Written exercise: All the data should come back exactly as it was given.

--- BEGIN Collected material ---

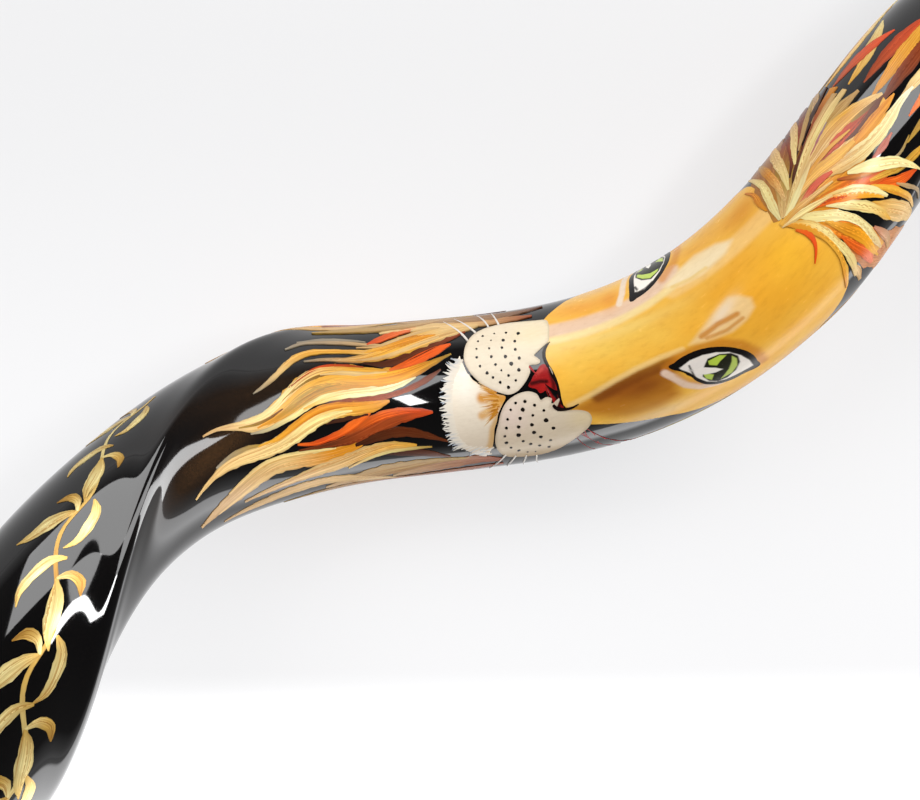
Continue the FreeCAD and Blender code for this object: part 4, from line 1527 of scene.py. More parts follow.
@dataclass
class Eyes:
    """The two green eyes with their black rims."""

    near: tuple[Spot, ...] = (
        (470.8, 9.5), (473, 6.4), (477, 5), (481, 6), (485, 10), (488.5, 17), (490.8, 26), (491.6, 35),
        (491.2, 43), (490, 51), (487.5, 48.5), (483, 46), (479.5, 42), (476.6, 35.5), (475, 28), (474, 20),
        (472.6, 14))
    far: tuple[Spot, ...] = (
        (467.8, -51), (471, -51.6), (475.5, -54), (480, -59), (483.8, -66), (486.4, -74), (487.4, -83),
        (487, -93), (485, -100), (480, -104), (475, -103), (471.5, -97), (469.6, -88), (468.8, -78),
        (468.6, -68), (468.2, -58))

    def near_colour(self, x: np.ndarray, degrees: np.ndarray) -> np.ndarray:
        """Colours of the near eye.

        Args:
            x: Lengths along the horn.
            degrees: Angles round it from the top line.

        Returns:
            The colours, (n, 3).
        """
        wash = Wash(x, degrees, shade(18, 14, 12))
        white = [(473, 12), (477, 10), (481, 11), (484.6, 14.5), (487.4, 20), (489.2, 28), (489.9, 37),
                 (489.5, 45), (486, 43.5), (482, 41.5), (479.2, 38), (477.2, 33), (475.9, 26), (475, 19)]
        wash.fill(white, 0.35, shade(244, 236, 226))
        iris = [(481.5, 15.5), (485, 17), (487.6, 21.5), (488.6, 27), (487.8, 33), (485.4, 38),
                (482.2, 40.2), (479.6, 38.4), (477.8, 33.5), (477.2, 27), (478.6, 21)]
        wash.fill(iris, 0.3, shade(34, 34, 20))
        wash.fill([(481.2, 17.4), (484.8, 18), (486.3, 21), (483.8, 22.6), (482.4, 24.4), (480.8, 20.6)],
                  0.35,
                  shade(190, 214, 76))
        wash.fill([(480.6, 37.6), (484, 38.2), (486.6, 34.4), (487.8, 28.4), (487.3, 24), (486.2, 28.4),
                   (484.2, 33), (482, 36)], 0.35, shade(188, 206, 100))
        wash.fill([(477.8, 25.4), (477.6, 30), (478.6, 34), (480, 30.4), (479.2, 27.6)], 0.35,
                  shade(186, 208, 92))
        wash.fill([(475.6, 17), (479, 20), (481.6, 25.4), (483, 30.2), (480.8, 29.4), (478.2, 26.4),
                   (476.6, 23)], 0.3, shade(248, 240, 230))
        wash.line([(475.3, 26), (475.6, 19), (476, 13.5)], 0.14, 0.3, shade(40, 36, 32), 0.9)
        return wash.colour

    def far_colour(self, x: np.ndarray, degrees: np.ndarray) -> np.ndarray:
        """Colours of the far eye.

        Args:
            x: Lengths along the horn.
            degrees: Angles round it from the top line.

        Returns:
            The colours, (n, 3).
        """
        wash = Wash(x, degrees, shade(18, 14, 12))
        white = [(470.6, -58), (474.4, -56.6), (478.4, -61), (481.8, -67), (484.2, -75), (485.2, -84),
                 (484.2, -94), (480, -99.5), (475, -98.5), (472.2, -91), (471, -80), (470.8, -68)]
        wash.fill(white, 0.35, shade(246, 238, 226))
        wash.fill([(478, -63.5), (481.6, -68.4), (484, -76), (484.8, -85), (483, -94), (478.6, -97),
                   (474, -93.6), (471.6, -85), (471.6, -76), (474, -68)], 0.3, shade(34, 34, 20))
        wash.fill([(477.6, -65.4), (481, -68.8), (481.8, -71.6), (478, -71.4), (474.6, -75.6),
                   (472.4, -80.4), (472.2, -76), (474.6, -69.4)], 0.35, shade(190, 212, 96))
        wash.fill([(484, -79), (484, -86), (482, -92.6), (480.4, -88), (482.4, -83)], 0.35,
                  shade(190, 210, 96))
        wash.fill([(477.4, -81.6), (478.4, -85), (478, -94), (475.6, -94), (476, -88)], 0.35,
                  shade(246, 242, 232))
        wash.fill([(472.4, -84), (474.4, -86), (474.8, -91), (473.2, -89)], 0.3, shade(186, 206, 92))
        wash.line([(471.6, -56.5), (475, -57.6), (478, -60.6)], 0.14, 0.3, shade(60, 50, 40), 0.8)
        wash.line([(471.6, -59.4), (471, -63.5)], 0.3, 0.4, shade(24, 18, 14), 0.9)
        return wash.colour

    def build(self, easel: Easel) -> bpy.types.Object:
        """Both eyes as one piece."""
        return easel.piece("eyes", [(Blot(self.near, (481.8, 26), self.near_colour, 192, 44, 0.05), 0.17),
                                    (Blot(self.far, (477.8, -77), self.far_colour, 192, 44, 0.05), 0.17)])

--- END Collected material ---

Solution:
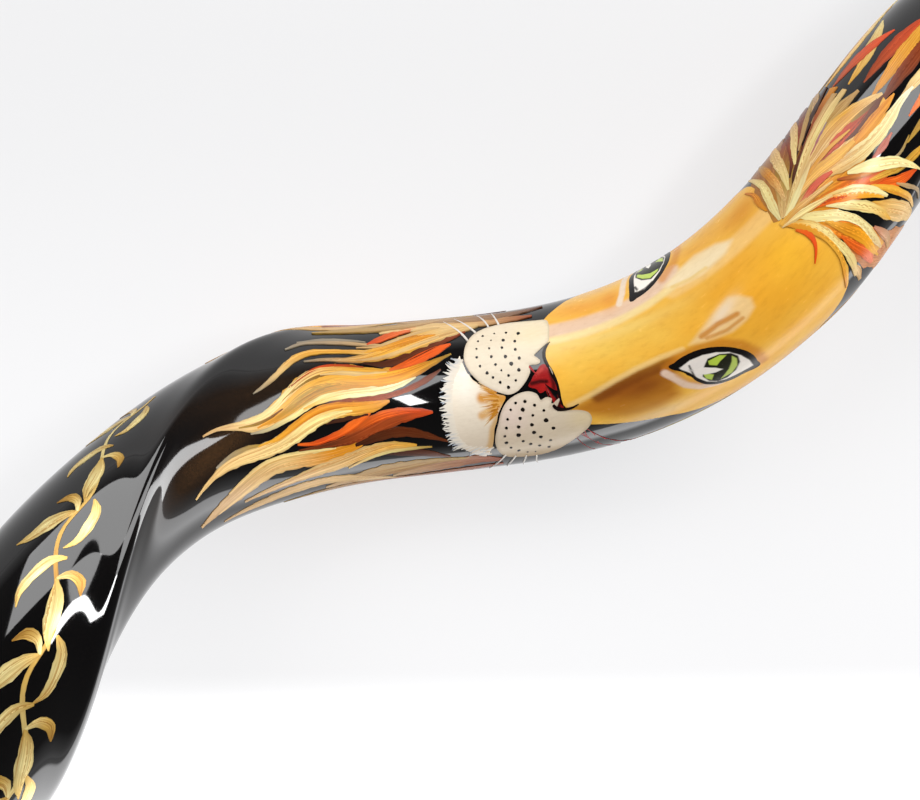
Continue the FreeCAD and Blender code for this object: part 4, from line 1527 of scene.py. More parts follow.
@dataclass
class Eyes:
    """The two green eyes with their black rims."""

    near: tuple[Spot, ...] = (
        (470.8, 9.5), (473, 6.4), (477, 5), (481, 6), (485, 10), (488.5, 17), (490.8, 26), (491.6, 35),
        (491.2, 43), (490, 51), (487.5, 48.5), (483, 46), (479.5, 42), (476.6, 35.5), (475, 28), (474, 20),
        (472.6, 14))
    far: tuple[Spot, ...] = (
        (467.8, -51), (471, -51.6), (475.5, -54), (480, -59), (483.8, -66), (486.4, -74), (487.4, -83),
        (487, -93), (485, -100), (480, -104), (475, -103), (471.5, -97), (469.6, -88), (468.8, -78),
        (468.6, -68), (468.2, -58))

    def near_colour(self, x: np.ndarray, degrees: np.ndarray) -> np.ndarray:
        """Colours of the near eye.

        Args:
            x: Lengths along the horn.
            degrees: Angles round it from the top line.

        Returns:
            The colours, (n, 3).
        """
        wash = Wash(x, degrees, shade(18, 14, 12))
        white = [(473, 12), (477, 10), (481, 11), (484.6, 14.5), (487.4, 20), (489.2, 28), (489.9, 37),
                 (489.5, 45), (486, 43.5), (482, 41.5), (479.2, 38), (477.2, 33), (475.9, 26), (475, 19)]
        wash.fill(white, 0.35, shade(244, 236, 226))
        iris = [(481.5, 15.5), (485, 17), (487.6, 21.5), (488.6, 27), (487.8, 33), (485.4, 38),
                (482.2, 40.2), (479.6, 38.4), (477.8, 33.5), (477.2, 27), (478.6, 21)]
        wash.fill(iris, 0.3, shade(34, 34, 20))
        wash.fill([(481.2, 17.4), (484.8, 18), (486.3, 21), (483.8, 22.6), (482.4, 24.4), (480.8, 20.6)],
                  0.35,
                  shade(190, 214, 76))
        wash.fill([(480.6, 37.6), (484, 38.2), (486.6, 34.4), (487.8, 28.4), (487.3, 24), (486.2, 28.4),
                   (484.2, 33), (482, 36)], 0.35, shade(188, 206, 100))
        wash.fill([(477.8, 25.4), (477.6, 30), (478.6, 34), (480, 30.4), (479.2, 27.6)], 0.35,
                  shade(186, 208, 92))
        wash.fill([(475.6, 17), (479, 20), (481.6, 25.4), (483, 30.2), (480.8, 29.4), (478.2, 26.4),
                   (476.6, 23)], 0.3, shade(248, 240, 230))
        wash.line([(475.3, 26), (475.6, 19), (476, 13.5)], 0.14, 0.3, shade(40, 36, 32), 0.9)
        return wash.colour

    def far_colour(self, x: np.ndarray, degrees: np.ndarray) -> np.ndarray:
        """Colours of the far eye.

        Args:
            x: Lengths along the horn.
            degrees: Angles round it from the top line.

        Returns:
            The colours, (n, 3).
        """
        wash = Wash(x, degrees, shade(18, 14, 12))
        white = [(470.6, -58), (474.4, -56.6), (478.4, -61), (481.8, -67), (484.2, -75), (485.2, -84),
                 (484.2, -94), (480, -99.5), (475, -98.5), (472.2, -91), (471, -80), (470.8, -68)]
        wash.fill(white, 0.35, shade(246, 238, 226))
        wash.fill([(478, -63.5), (481.6, -68.4), (484, -76), (484.8, -85), (483, -94), (478.6, -97),
                   (474, -93.6), (471.6, -85), (471.6, -76), (474, -68)], 0.3, shade(34, 34, 20))
        wash.fill([(477.6, -65.4), (481, -68.8), (481.8, -71.6), (478, -71.4), (474.6, -75.6),
                   (472.4, -80.4), (472.2, -76), (474.6, -69.4)], 0.35, shade(190, 212, 96))
        wash.fill([(484, -79), (484, -86), (482, -92.6), (480.4, -88), (482.4, -83)], 0.35,
                  shade(190, 210, 96))
        wash.fill([(477.4, -81.6), (478.4, -85), (478, -94), (475.6, -94), (476, -88)], 0.35,
                  shade(246, 242, 232))
        wash.fill([(472.4, -84), (474.4, -86), (474.8, -91), (473.2, -89)], 0.3, shade(186, 206, 92))
        wash.line([(471.6, -56.5), (475, -57.6), (478, -60.6)], 0.14, 0.3, shade(60, 50, 40), 0.8)
        wash.line([(471.6, -59.4), (471, -63.5)], 0.3, 0.4, shade(24, 18, 14), 0.9)
        return wash.colour

    def build(self, easel: Easel) -> bpy.types.Object:
        """Both eyes as one piece."""
        return easel.piece("eyes", [(Blot(self.near, (481.8, 26), self.near_colour, 192, 44, 0.05), 0.17),
                                    (Blot(self.far, (477.8, -77), self.far_colour, 192, 44, 0.05), 0.17)])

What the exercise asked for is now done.